The internet has become the perfect place marketplace for selling oneself. Well, not perfect. In fact, it is rather ugly and sick, this marketplace, with messages popping up all over, video messages yammering at you, while you are trying to find information on pages that are chock full of attention-getting blurbs that are not at all helpful to your purpose. Selling "old secrets",  rackets and scams, this sham marketplace is all hustle and no substance.

Modern life seems to be a cycle consisting of consumers who are, in turn, being consumed.

In his all but forgotten book, Good Work, E.F. Shumacher saw this cycle as a modern metaphysics he defines as "materialistic scientism."

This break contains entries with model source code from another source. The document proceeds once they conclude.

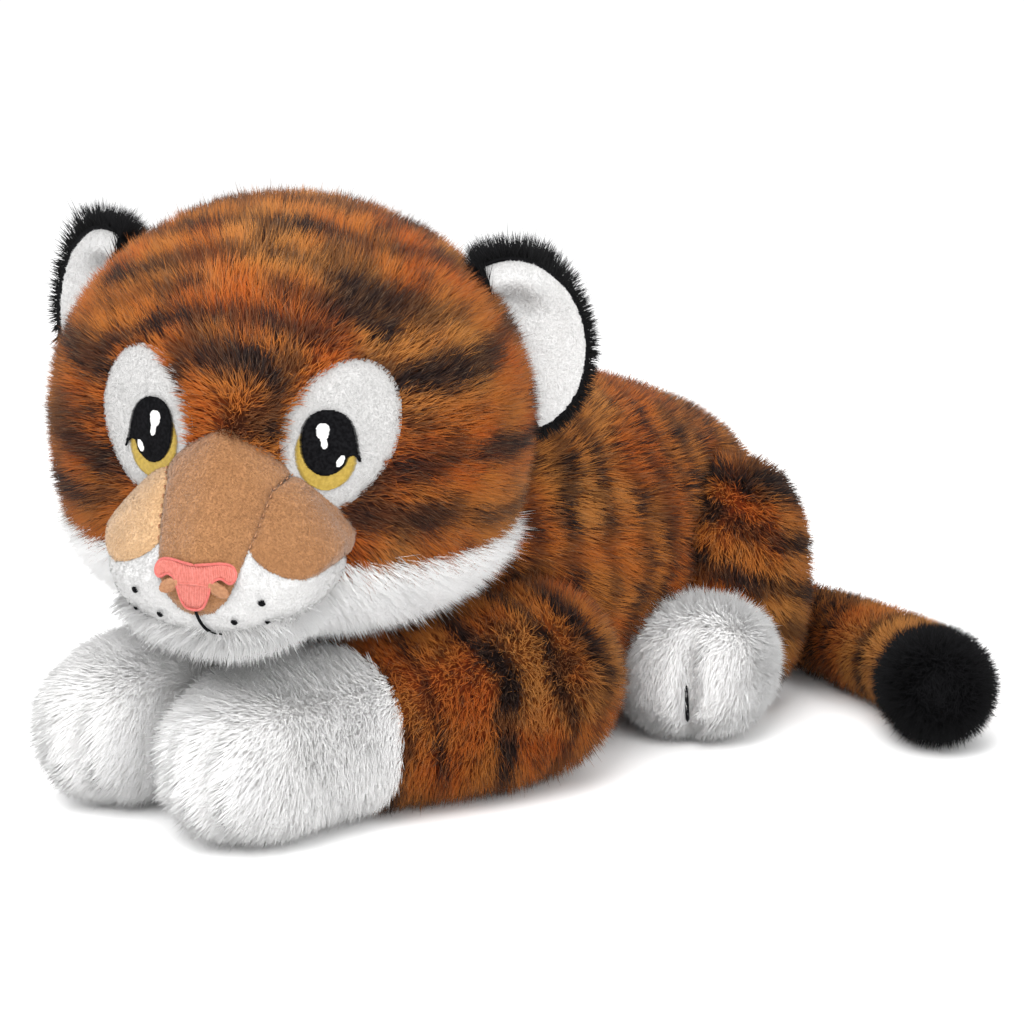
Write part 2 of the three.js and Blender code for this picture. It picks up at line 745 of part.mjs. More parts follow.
function tailForm(inset) {
  const station = (share, girth) => ({
    ...tailPlace(share), radius: girth * share.girth, rise: girth * share.rise,
  });
  const stations = [
    ...tailShares.map((share) => station(share, tailRadius)),
    ...tipShares.map((share) => station(share, tipRadius)),
  ];
  const path = stations.map((s) => new THREE.Vector3(s.x, s.y, s.radius - floorCut + s.rise));
  const girth = stations.map((s) => new THREE.Vector3(s.radius, 0, 0));
  const pathCurve = new THREE.CatmullRomCurve3(path, false, "catmullrom", 0.5);
  const girthCurve = new THREE.CatmullRomCurve3(girth, false, "catmullrom", 0.5);
  const [around, along] = [countFor(tailFacets, inset), countFor(tailSteps, inset)];
  const rings = [];
  for (let i = 0; i <= along; i += 1) {
    const centre = pathCurve.getPoint(i / along);
    const tangent = pathCurve.getTangent(i / along);
    const side = new THREE.Vector3().crossVectors(tangent, alongZ).normalize();
    const up = new THREE.Vector3().crossVectors(side, tangent);
    const radius = Math.max(girthCurve.getPoint(i / along).x - inset, 0);
    if (i === along) centre.addScaledVector(tangent, -inset);
    rings.push(Array.from({ length: around }, (_, k) => {
      const angle = k / around * 2 * Math.PI;
      return centre.clone().addScaledVector(side, radius * Math.cos(angle))
        .addScaledVector(up, radius * Math.sin(angle));
    }));
  }
  return solidOf(ringSkin(rings, around)).add(solidOf(rootBall(tailBase, inset)));
}

function tailPieces() {
  const body = (inset) => tailForm(inset)
    .subtract(torsoForm(-sewnGap - inset * pressedShare).subtract(solidOf(rootBall(tailBase, inset))))
    .subtract(solidOf(rootBall(hipRoot, -sewnGap - inset)));
  const shell = body(0).subtract(body(plushWall)).subtract(belowFloor);
  const direction = new THREE.Vector3(Math.cos(tipSeamTurn), Math.sin(tipSeamTurn), 0);
  const { x, y } = tailPlace(tipSeamShare);
  const seam = (shift) => new THREE.Vector3(x, y, 0).addScaledVector(direction, shift);
  const half = sewnGap / 2;
  return {
    tail_cover: shell.intersect(beyond(seam(-half), direction.clone().negate())),
    tail_tip: shell.intersect(beyond(seam(half), direction)),
    tail_stuffing: body(plushWall + sewnGap),
  };
}

// Finishes

const finish = (color, roughness) => new THREE.MeshStandardMaterial({ color, roughness, metalness: 0 });
const tigerFur = finish(0xa8561c, 0.95);
const whiteFur = finish(0xefece6, 0.95);
const blackFur = finish(0x17161a, 0.95);
const whiteVelour = finish(0xf3f0ec, 0.85);
const tanVelour = finish(0xb07a4c, 0.85);
const pinkSatin = finish(0xf2938c, 0.5);
const brownThread = finish(0x7a4a2c, 0.6);
const blackThread = finish(0x111114, 0.5);
const goldThread = finish(0xa58a34, 0.5);
const whiteThread = finish(0xffffff, 0.5);
const fibre = finish(0xf4f4f2, 1);

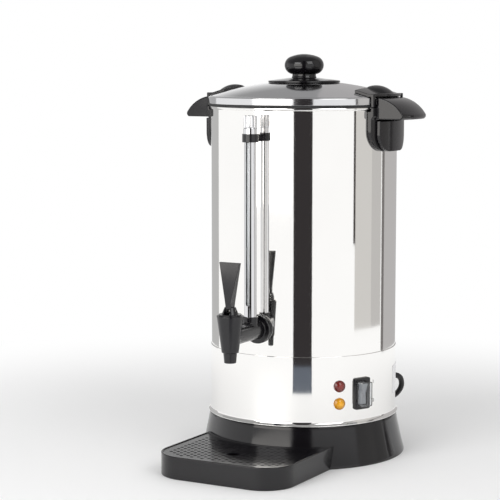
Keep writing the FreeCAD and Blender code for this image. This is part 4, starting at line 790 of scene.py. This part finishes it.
@dataclass(frozen=True)
class Base:
    """The flared black base ring and the pieces under it."""

    foot: float = 124.5
    top: float = 114.4
    skirt: float = 1.5
    shoulder: float = 1.7
    flare: float = 420.0
    height: float = 49.2
    wall: float = 5.0
    flange: float = 9.0
    plate_low: float = 3.2

    def build(self) -> None:
        """Turn the ring: a flat foot, a hollow flare, a rounded shoulder and the flange under the band."""
        step = self.height - self.shoulder
        flare = arc_rows((self.foot, self.skirt), (self.top, step), self.flare, False, 20)
        inner = self.top - self.wall
        shape = np.concatenate([
            fillet([
                (self.foot - self.wall, 0, 0), (self.foot, 0, 0.5), (self.foot, self.skirt, 0),
            ], closed=False),
            flare[1:],
            fillet([
                (self.top, step, 0), (self.top - self.shoulder / 2, self.height, 0.9),
                (inner, self.height, 0), (inner, self.height - self.flange, 0),
                (self.foot - self.wall, self.plate_low, 0),
            ], closed=False)[1:],
        ])
        skin = Piece.lathe("base_ring_skin", shape)
        Piece.hand_over(skin, Body.URN, Finishes.BLACK_PHENOLIC, ["base_ring"])


@dataclass(frozen=True)
class Lid:
    """The spun lid, its knob and guard disc, and the two black lugs."""

    rim: float = 115.7
    sheet: float = 0.8
    low: float = 423.6
    rim_top: float = 431.0
    shoulder: float = 3.2
    dome_radius: float = 363.0
    shoulder_rise: float = 1.93
    skirt_outer: float = 110.9
    skirt_drop: float = 7.0
    hole: float = 3.05
    guard: float = 43.5
    guard_edge: float = 2.4
    guard_cone: float = 3.4
    neck: float = 15.2
    neck_height: float = 4.2
    ball: float = 23.7
    ball_height: float = 24.4
    ball_round: float = 11.0

    def dome(self, radius: np.ndarray | float, depth: float = 0.0) -> np.ndarray | float:
        """The height of the dome at a radius: a point of a sphere that passes over the shoulder."""
        ball, edge = self.dome_radius - depth, self.rim - self.shoulder
        centre = self.rim_top + self.shoulder_rise - math.sqrt(self.dome_radius**2 - edge**2)
        return centre + np.sqrt(ball**2 - np.square(radius))

    def build(self) -> None:
        """Make the lid sheet, guard, knob and lugs."""
        edge = self.rim - self.shoulder
        outer = np.linspace(edge, self.hole, 24)
        inner = outer[::-1]
        sheet = np.concatenate([
            fillet([
                (self.rim - 6, self.low, 0), (self.rim, self.low, 0.4), (self.rim, self.rim_top, 0),
            ], closed=False),
            arc_rows((self.rim, self.rim_top), (edge, float(self.dome(edge))), self.shoulder, True)[1:-1],
            np.stack([outer, self.dome(outer)], 1),
            np.stack([inner, self.dome(inner, self.sheet)], 1),
            [
                (self.rim - self.sheet, self.rim_top), (self.rim - self.sheet, self.low + self.sheet),
                (self.skirt_outer - self.sheet, self.low + self.sheet),
                (self.skirt_outer - self.sheet, self.low - self.skirt_drop),
                (self.skirt_outer, self.low - self.skirt_drop), (self.skirt_outer, self.low),
            ],
        ])
        Piece.hand_over(Piece.lathe("lid_sheet", sheet), Body.LID, Finishes.SPUN_STEEL, ["lid_shell"])
        self.build_knob()
        for side in ("right", "left"):
            lug = Piece.moulded(f"lid_lug_{side}_moulding", f"lid_lug_{side}", 0.5, 5)
            Piece.hand_over(lug, Body.LID, Finishes.BLACK_PHENOLIC)

    def build_knob(self) -> None:
        """Turn the guard disc, then the knob: a pinched neck and a flattened ball with a round edge."""
        under = np.linspace(self.hole, self.guard, 16)
        low = float(self.dome(self.guard)) + 0.3
        seat = np.interp(under, [self.hole, self.guard], [0.05, 0.3])
        top = low + self.guard_edge + self.guard_cone
        guard = np.concatenate([
            np.stack([under, self.dome(under) + seat], 1)[:-1],
            fillet([
                (self.guard - 3, low, 0), (self.guard, low, 0.9), (self.guard, low + self.guard_edge, 0.9),
                (self.neck + 2, top, 3.0), (self.hole, top, 0),
            ], closed=False)[1:],
        ])
        Piece.hand_over(
            Piece.lathe("knob_guard_disc", guard, 128), Body.LID, Finishes.BLACK_PHENOLIC, ["knob_guard"]
        )
        neck_top, pinch = top + self.neck_height, self.neck * 0.94
        ball_top = neck_top + self.ball_height
        centre = self.ball - self.ball_round
        middle = neck_top + math.sqrt(self.ball_round**2 - (pinch - centre) ** 2)
        short = ball_top - middle - self.ball_round
        deep = (centre**2 - short**2) / (2 * short)
        span = deep + short
        joint = (centre * (1 + self.ball_round / span), middle + self.ball_round * deep / span)
        shape = np.concatenate([
            [(0, top)],
            fillet([
                (self.neck - 1, top, 0), (self.neck, top, 0.3), (pinch, top + self.neck_height * 0.6, 3.0),
                (pinch, neck_top - 0.6, 0),
            ], closed=False),
            arc_rows((pinch, neck_top), joint, self.ball_round, True, 22),
            arc_rows(joint, (0, ball_top), span + self.ball_round, True, 10)[1:],
        ])
        Piece.hand_over(
            Piece.lathe("knob_ball", shape, 96, closed=False), Body.LID, Finishes.BLACK_PHENOLIC, ["lid_knob"]
        )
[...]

"The world of work," as seen and indeed created by this modern metaphysics is—alas!—a dreary place. Can higher education prepare people for it? How do you prepare people for a kind of serfdom? What human qualities are required for becoming efficient servants, machines, "systems," and bureaucracies? The world of work of today is the product of a hundred years of "de-skilling"—why take the trouble and incur the cost of letting people acquire the skills of a craftsman, when what is wanted is a machine winder? The only skills worth acquiring are those which the system demands, and they are worthless outside the system. They have no survival value outside the system and therefore do not even confer the spirit of self-reliance. What does a machine winder do when (let us say) energy shortage stops his machine? Or a computer programmer without a computer?
The traditional workplace has been downsized, both of meaning and dignity. I see people now working as grocery clerks who I discern have been pushed out of professions that live by the "free market capitalism" credo of profit, profit, no matter what.

Who knows, perhaps I will soon be a grocery clerk.

These are things I have been thinking about, while I look for work.

//
Fromm, Erich. "The Present Human Condition," The American Scholar (Winter, 1955-56, Vol. 25, No. 1).
Shumacher, E.F. Good Work. Harper Colophon, 1979, p. 123.